### Challenge
Copy every line from the records below that holds the word "lifts".

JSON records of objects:
■ ■ ■ ■ ■

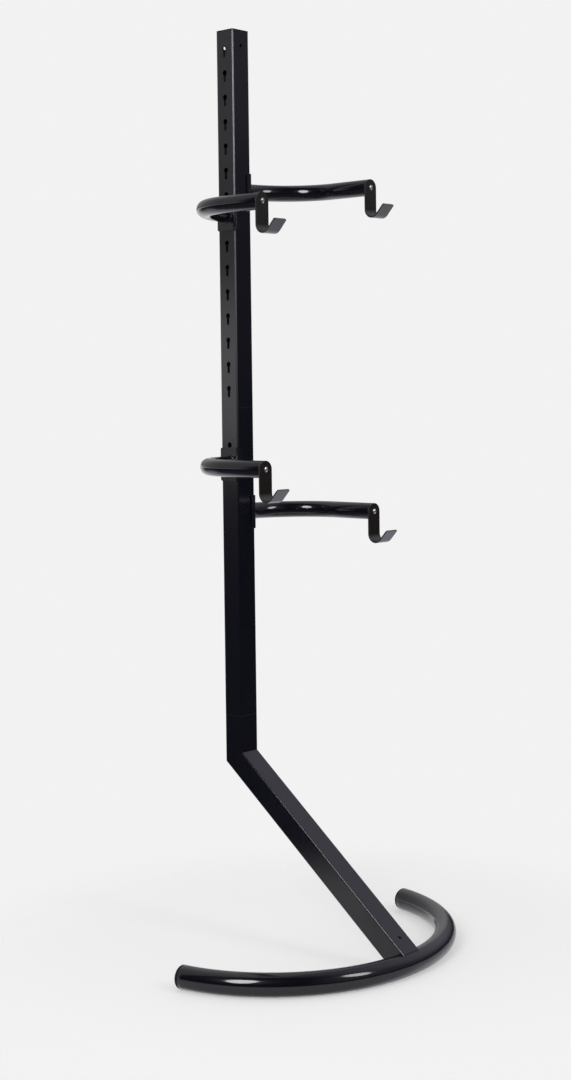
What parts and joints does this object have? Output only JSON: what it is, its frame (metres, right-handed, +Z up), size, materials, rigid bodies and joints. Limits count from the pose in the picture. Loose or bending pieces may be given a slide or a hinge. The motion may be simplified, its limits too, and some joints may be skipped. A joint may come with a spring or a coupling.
{
  "type": "bike rack",
  "caption": "Freestanding gravity rack that leans on a wall: square post on a bent round floor tube, with height-adjustable arms and swivelling hooks that carry bicycles.",
  "frame": {"origin": "centre of the bounding box on the floor; the wall is the plane Y = +260.35 mm", "axes": "+Z up the post, +Y towards the wall, -Y towards the room and the hooks, +X to the right of someone who faces the wall"},
  "size_m": [0.7492, 0.5207, 1.9907],
  "materials": {
    "steel_black": "semi-gloss black powder coat",
    "hook_black": "satin black powder coat",
    "steel_bright": "bright zinc plating",
    "steel_dark": "black oxide",
    "plastic_black": "moulded black plastic"
  },
  "bodies": {
    "stand": {"base_arc": "steel_black", "base_cap_left": "plastic_black", "base_cap_right": "plastic_black", "base_stub": "steel_black", "leg_tube": "steel_black", "leg_nut": "steel_dark", "leg_screw": "steel_dark", "lower_post": "steel_black", "lower_sleeve": "steel_black", "middle_post": "steel_black", "upper_sleeve": "steel_black", "upper_post": "steel_black", "post_cap": "plastic_black", "sleeve_screws": "steel_bright", "sleeve_nuts": "steel_bright"},
    "upper_left_arm": {"bracket_upper_left": "steel_black", "studs_upper_left": "steel_black", "arm_upper_left": "steel_black", "arm_plug_upper_left": "steel_black", "hook_screw_upper_left": "steel_bright"},
    "upper_left_hook": {"hook_upper_left": "hook_black"},
    "upper_right_arm": {"bracket_upper_right": "steel_black", "studs_upper_right": "steel_black", "arm_upper_right": "steel_black", "arm_plug_upper_right": "steel_black", "hook_screw_upper_right": "steel_bright"},
    "upper_right_hook": {"hook_upper_right": "hook_black"},
    "lower_left_arm": {"bracket_lower_left": "steel_black", "studs_lower_left": "steel_black", "arm_lower_left": "steel_black", "arm_plug_lower_left": "steel_black", "hook_screw_lower_left": "steel_bright"},
    "lower_left_hook": {"hook_lower_left": "hook_black"},
    "lower_right_arm": {"bracket_lower_right": "steel_black", "studs_lower_right": "steel_black", "arm_lower_right": "steel_black", "arm_plug_lower_right": "steel_black", "hook_screw_lower_right": "steel_bright"},
    "lower_right_hook": {"hook_lower_right": "hook_black"}
  },
  "joints": [
    {"name": "upper_left_arm_lift", "type": "slide", "parent": "stand", "child": "upper_left_arm", "axis": [0, 0, 1], "range_m": [0, 0.016]},
    {"name": "upper_left_hook_swivel", "type": "hinge", "parent": "upper_left_arm", "child": "upper_left_hook", "pos_m": [-0.171, -0.01145, 1.5895], "axis": [0, -1, 0], "continuous": true},
    {"name": "upper_right_arm_lift", "type": "slide", "parent": "stand", "child": "upper_right_arm", "axis": [0, 0, 1], "range_m": [0, 0.016]},
    {"name": "upper_right_hook_swivel", "type": "hinge", "parent": "upper_right_arm", "child": "upper_right_hook", "pos_m": [0.171, -0.01145, 1.6425], "axis": [0, -1, 0], "continuous": true},
    {"name": "lower_left_arm_lift", "type": "slide", "parent": "stand", "child": "lower_left_arm", "axis": [0, 0, 1], "range_m": [0, 0.016]},
    {"name": "lower_left_hook_swivel", "type": "hinge", "parent": "lower_left_arm", "child": "lower_left_hook", "pos_m": [-0.171, -0.01145, 1.0415], "axis": [0, -1, 0], "continuous": true},
    {"name": "lower_right_arm_lift", "type": "slide", "parent": "stand", "child": "lower_right_arm", "axis": [0, 0, 1], "range_m": [0, 0.016]},
    {"name": "lower_right_hook_swivel", "type": "hinge", "parent": "lower_right_arm", "child": "lower_right_hook", "pos_m": [0.171, -0.01145, 0.9355], "axis": [0, -1, 0], "continuous": true}
  ]
}
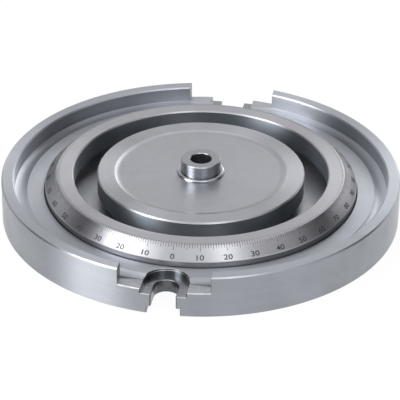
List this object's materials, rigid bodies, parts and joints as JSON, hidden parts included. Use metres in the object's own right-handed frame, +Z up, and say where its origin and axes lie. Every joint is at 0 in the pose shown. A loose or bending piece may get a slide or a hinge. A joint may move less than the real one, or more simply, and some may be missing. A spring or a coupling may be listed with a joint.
{
  "type": "rotary base plate",
  "caption": "Round steel rotary base: a rimmed base with open bolt slots carries a graduated table with an annular T-slot and a hollow centring spigot.",
  "frame": {"origin": "centre of the underside of the base ring, on the rotation axis", "axes": "+Z up along the rotation axis; the front lug with the zero of the scale is on -Y, the rear lug on +Y, +X to the right seen from the front"},
  "size_m": [0.3, 0.2994, 0.0446],
  "materials": {
    "base_steel": "fine turned, satin",
    "table_steel": "fine turned, ground faces",
    "ground_steel": "hardened and ground",
    "bearing_steel": "polished",
    "black_steel": "black oxide",
    "bronze": "turned",
    "cage_brass": "machined",
    "seal_rubber": "moulded"
  },
  "bodies": {
    "base": {"base_ring": "base_steel", "lower_race": "bearing_steel", "guide_bush": "bronze", "thrust_washer": "bronze", "wiper_ring": "seal_rubber", "bottom_cover": "base_steel", "cover_screws": "black_steel"},
    "table": {"graduated_table": "table_steel", "centre_disc": "table_steel", "disc_screws": "black_steel", "disc_dowels": "ground_steel", "disc_seal": "seal_rubber", "centre_spindle": "ground_steel", "spindle_key": "ground_steel", "flange_seal": "seal_rubber", "lock_washer": "ground_steel", "spindle_nut": "black_steel", "upper_race": "bearing_steel"},
    "cage": {"ball_cage": "cage_brass", "bearing_balls": "bearing_steel"}
  },
  "joints": [
    {"name": "table_rotation", "type": "hinge", "parent": "base", "child": "table", "pos_m": [0, 0, 0], "axis": [0, 0, 1], "continuous": true},
    {"name": "cage_rotation", "type": "hinge", "parent": "base", "child": "cage", "pos_m": [0, 0, 0], "axis": [0, 0, 1], "continuous": true}
  ],
  "couplings": [
    {"joint": "cage_rotation", "follows": "table_rotation", "ratio": 0.5}
  ]
}
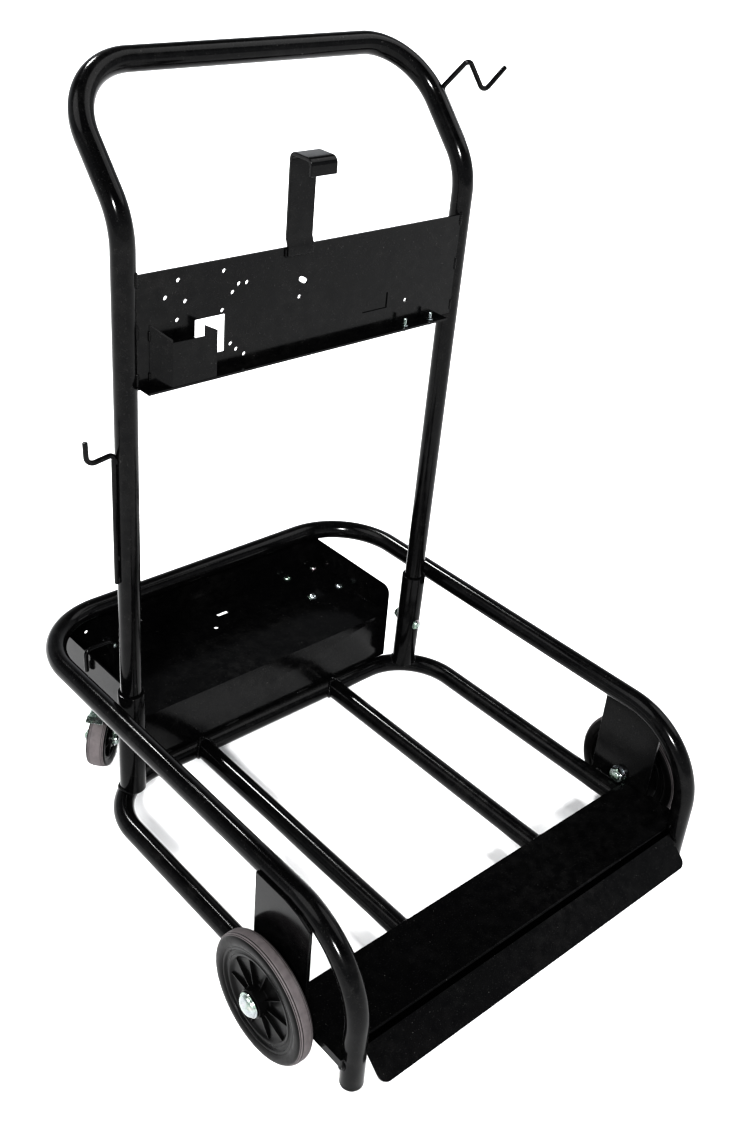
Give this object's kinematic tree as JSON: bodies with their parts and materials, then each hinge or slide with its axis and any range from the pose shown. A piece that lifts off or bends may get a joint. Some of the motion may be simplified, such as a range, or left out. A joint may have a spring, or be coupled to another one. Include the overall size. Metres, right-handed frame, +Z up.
{
  "type": "welding cart",
  "caption": "Tubular steel cart for a wire-feed welder and its gas cylinder, gloss black, with fixed front wheels, swivel rear casters, toe plate, cylinder tray and push handle.",
  "frame": {"origin": "on the floor, under the middle of the cart: the bottom centre of its bounding box", "axes": "+Z up; +Y from the toe plate towards the cylinder tray and push handle; +X to the right of someone facing along +Y"},
  "size_m": [0.6454, 0.6894, 0.8999],
  "materials": {
    "paint_black": "gloss black powder coat",
    "zinc": "bright zinc plate",
    "tyre_grey": "matt grey rubber",
    "plastic_black": "moulded black plastic"
  },
  "bodies": {
    "frame": {"axle_cap_left": "zinc", "axle_cap_right": "zinc", "axle_nut_left": "zinc", "axle_nut_right": "zinc", "axle_pin_left": "zinc", "axle_pin_right": "zinc", "cable_hook_left": "paint_black", "cable_hook_right": "paint_black", "cage_rail": "paint_black", "caster_bolt_left_1": "zinc", "caster_bolt_left_2": "zinc", "caster_bolt_left_3": "zinc", "caster_bolt_left_4": "zinc", "caster_bolt_right_1": "zinc", "caster_bolt_right_2": "zinc", "caster_bolt_right_3": "zinc", "caster_bolt_right_4": "zinc", "caster_plate_left": "zinc", "caster_plate_right": "zinc", "caster_riser_left": "paint_black", "caster_riser_right": "paint_black", "cylinder_stay": "paint_black", "cylinder_tray": "paint_black", "inner_rail_left": "paint_black", "inner_rail_right": "paint_black", "leg_plug_left": "plastic_black", "leg_plug_right": "plastic_black", "lower_frame_tube": "paint_black", "mast_handle": "paint_black", "mast_panel": "paint_black", "panel_stud_left": "zinc", "panel_stud_right": "zinc", "post_bolt_left": "zinc", "post_bolt_right": "zinc", "post_nut_left": "zinc", "post_nut_right": "zinc", "post_socket_left": "paint_black", "post_socket_right": "paint_black", "toe_plate": "paint_black", "torch_holder": "paint_black", "tray_keeper_rod": "paint_black", "wheel_bracket_left": "paint_black", "wheel_bracket_right": "paint_black"},
    "front_wheel_left": {"front_tyre_left": "tyre_grey", "front_hub_left": "plastic_black", "front_bush_left": "zinc"},
    "caster_swivel_left": {"caster_fork_left": "zinc", "caster_axle_left": "zinc"},
    "caster_wheel_left": {"caster_tyre_left": "tyre_grey", "caster_hub_left": "plastic_black"},
    "caster_brake_left": {"brake_pedal_left": "zinc"},
    "front_wheel_right": {"front_tyre_right": "tyre_grey", "front_hub_right": "plastic_black", "front_bush_right": "zinc"},
    "caster_swivel_right": {"caster_fork_right": "zinc", "caster_axle_right": "zinc"},
    "caster_wheel_right": {"caster_tyre_right": "tyre_grey", "caster_hub_right": "plastic_black"},
    "caster_brake_right": {"brake_pedal_right": "zinc"}
  },
  "joints": [
    {"name": "front_wheel_spin_left", "type": "hinge", "parent": "frame", "child": "front_wheel_left", "pos_m": [-0.298, -0.21, 0.0735], "axis": [1, 0, 0], "continuous": true},
    {"name": "caster_swivel_left", "type": "hinge", "parent": "frame", "child": "caster_swivel_left", "pos_m": [-0.172, 0.296, 0.092], "axis": [0, 0, 1], "continuous": true},
    {"name": "caster_spin_left", "type": "hinge", "parent": "caster_swivel_left", "child": "caster_wheel_left", "pos_m": [-0.19513, 0.27536, 0.038], "axis": [0.6657, -0.7462, 0], "continuous": true},
    {"name": "brake_pedal_left", "type": "hinge", "parent": "caster_swivel_left", "child": "caster_brake_left", "pos_m": [-0.1817, 0.28735, 0.0835], "axis": [0.6657, -0.7462, 0], "range_deg": [0, 15]},
    {"name": "front_wheel_spin_right", "type": "hinge", "parent": "frame", "child": "front_wheel_right", "pos_m": [0.298, -0.21, 0.0735], "axis": [1, 0, 0], "continuous": true},
    {"name": "caster_swivel_right", "type": "hinge", "parent": "frame", "child": "caster_swivel_right", "pos_m": [0.172, 0.296, 0.092], "axis": [0, 0, 1], "continuous": true},
    {"name": "caster_spin_right", "type": "hinge", "parent": "caster_swivel_right", "child": "caster_wheel_right", "pos_m": [0.14887, 0.27536, 0.038], "axis": [0.6657, -0.7462, 0], "continuous": true},
    {"name": "brake_pedal_right", "type": "hinge", "parent": "caster_swivel_right", "child": "caster_brake_right", "pos_m": [0.1623, 0.28735, 0.0835], "axis": [0.6657, -0.7462, 0], "range_deg": [0, 15]}
  ]
}
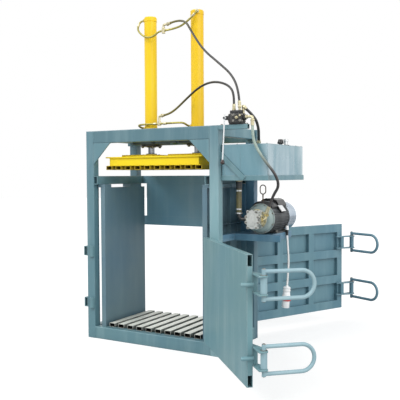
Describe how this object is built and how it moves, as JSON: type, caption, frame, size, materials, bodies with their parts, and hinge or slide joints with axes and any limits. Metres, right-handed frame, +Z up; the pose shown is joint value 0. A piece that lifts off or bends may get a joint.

■ ■ ■ ■ ■

### Problem solution
Give this object's kinematic tree as JSON: bodies with their parts and materials, then each hinge or slide with its axis and any range from the pose shown. A piece that lifts off or bends may get a joint. Some of the motion may be simplified, such as a range, or left out. A joint may have a spring, or be coupled to another one. Include the overall size. Metres, right-handed frame, +Z up.
Describe how this object is built and how it moves, as JSON: type, caption, frame, size, materials, bodies with their parts, and hinge or slide joints with axes and any limits. Metres, right-handed frame, +Z up; the pose shown is joint value 0. A piece that lifts off or bends may get a joint.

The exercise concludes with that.